GOAL ::
Identify the lines that contain the string "materials" and copy all of them.

— Start —

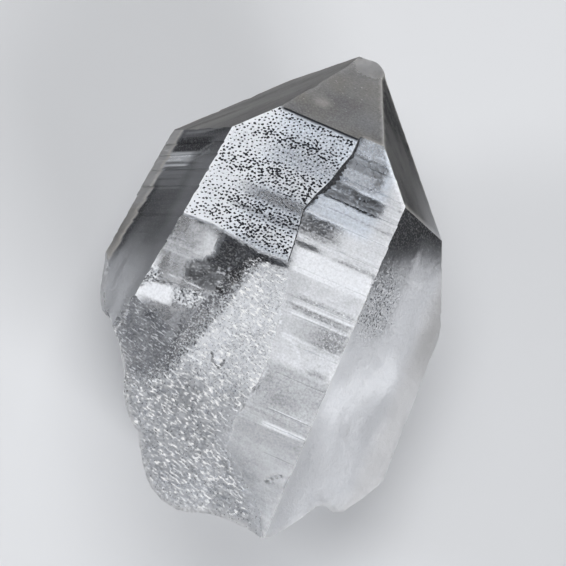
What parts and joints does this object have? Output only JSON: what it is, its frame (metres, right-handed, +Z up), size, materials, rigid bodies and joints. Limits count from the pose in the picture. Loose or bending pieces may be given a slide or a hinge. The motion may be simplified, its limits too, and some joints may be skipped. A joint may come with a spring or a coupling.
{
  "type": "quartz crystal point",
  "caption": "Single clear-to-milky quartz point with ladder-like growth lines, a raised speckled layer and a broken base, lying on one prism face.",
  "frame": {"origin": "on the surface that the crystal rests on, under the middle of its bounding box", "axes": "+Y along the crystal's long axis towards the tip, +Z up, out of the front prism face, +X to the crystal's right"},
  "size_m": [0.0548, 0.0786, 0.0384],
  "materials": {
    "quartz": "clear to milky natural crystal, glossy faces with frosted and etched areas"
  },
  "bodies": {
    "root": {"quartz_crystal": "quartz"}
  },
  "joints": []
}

— End —
— Start —

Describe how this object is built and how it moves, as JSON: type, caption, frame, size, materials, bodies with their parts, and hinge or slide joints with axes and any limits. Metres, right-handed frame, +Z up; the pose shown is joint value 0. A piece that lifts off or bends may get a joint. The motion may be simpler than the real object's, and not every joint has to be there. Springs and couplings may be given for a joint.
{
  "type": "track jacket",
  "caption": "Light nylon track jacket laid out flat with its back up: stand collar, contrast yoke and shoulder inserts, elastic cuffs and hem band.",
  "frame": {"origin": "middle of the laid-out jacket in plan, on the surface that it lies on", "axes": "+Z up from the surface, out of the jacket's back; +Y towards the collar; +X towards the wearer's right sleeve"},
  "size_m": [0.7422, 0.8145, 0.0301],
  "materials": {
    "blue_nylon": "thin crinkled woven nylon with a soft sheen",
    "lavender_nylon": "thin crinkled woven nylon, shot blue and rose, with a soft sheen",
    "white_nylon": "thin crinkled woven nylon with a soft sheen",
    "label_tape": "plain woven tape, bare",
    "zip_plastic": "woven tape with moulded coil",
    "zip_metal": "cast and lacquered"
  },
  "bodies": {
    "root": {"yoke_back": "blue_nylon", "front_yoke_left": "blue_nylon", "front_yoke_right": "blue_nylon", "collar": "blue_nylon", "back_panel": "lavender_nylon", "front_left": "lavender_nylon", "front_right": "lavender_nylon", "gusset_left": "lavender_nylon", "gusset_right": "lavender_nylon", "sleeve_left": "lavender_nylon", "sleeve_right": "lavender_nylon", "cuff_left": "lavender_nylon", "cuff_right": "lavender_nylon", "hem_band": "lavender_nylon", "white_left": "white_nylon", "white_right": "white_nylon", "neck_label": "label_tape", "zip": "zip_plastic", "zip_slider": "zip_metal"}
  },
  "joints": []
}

— End —

FINAL RESULT ::
What parts and joints does this object have? Output only JSON: what it is, its frame (metres, right-handed, +Z up), size, materials, rigid bodies and joints. Limits count from the pose in the picture. Loose or bending pieces may be given a slide or a hinge. The motion may be simplified, its limits too, and some joints may be skipped. A joint may come with a spring or a coupling.
  "materials": {
Describe how this object is built and how it moves, as JSON: type, caption, frame, size, materials, bodies with their parts, and hinge or slide joints with axes and any limits. Metres, right-handed frame, +Z up; the pose shown is joint value 0. A piece that lifts off or bends may get a joint. The motion may be simpler than the real object's, and not every joint has to be there. Springs and couplings may be given for a joint.
  "materials": {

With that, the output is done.